Energy Conservation in Collisions

In physics, the conservation of energy principle states that energy cannot be created or destroyed, only transformed from one form to another. During elastic collisions, like the one between the basketball and golf ball, kinetic energy—the energy of motion—is particularly considered. In an ideally elastic collision, the total kinetic energy of the system before collision is equal to the total kinetic energy after collision.

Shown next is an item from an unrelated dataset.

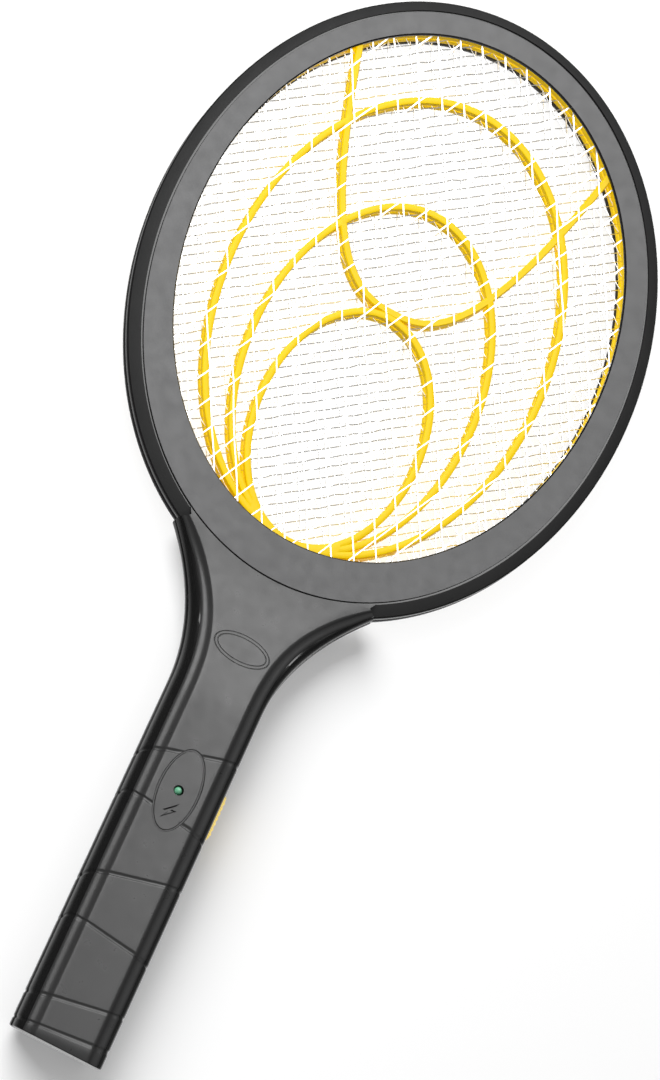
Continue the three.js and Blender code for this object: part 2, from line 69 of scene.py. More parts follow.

This exercise illustrates energy conservation by using the initial heights and masses of the balls to determine their velocities just before impact—their kinetic energies at that moment are directly related to these velocities. After the collision, because the collision is elastic and energy is conserved, we can calculate the final velocities of the objects involved. Specifically, the surprising height achieved by the golf ball, determined in step 5 of the solution, directly results from the kinetic energy obtained during the collision with the basketball.

It is important to note that while all elastic collisions conserve momentum, not all momentum-conserving collisions are elastic. Inelastic collisions, in contrast to elastic ones, do not conserve kinetic energy even though momentum is still conserved. For the purpose of our exercise, however, we’ve assumed a perfectly elastic collision, where both momentum and kinetic energy conservation principles apply.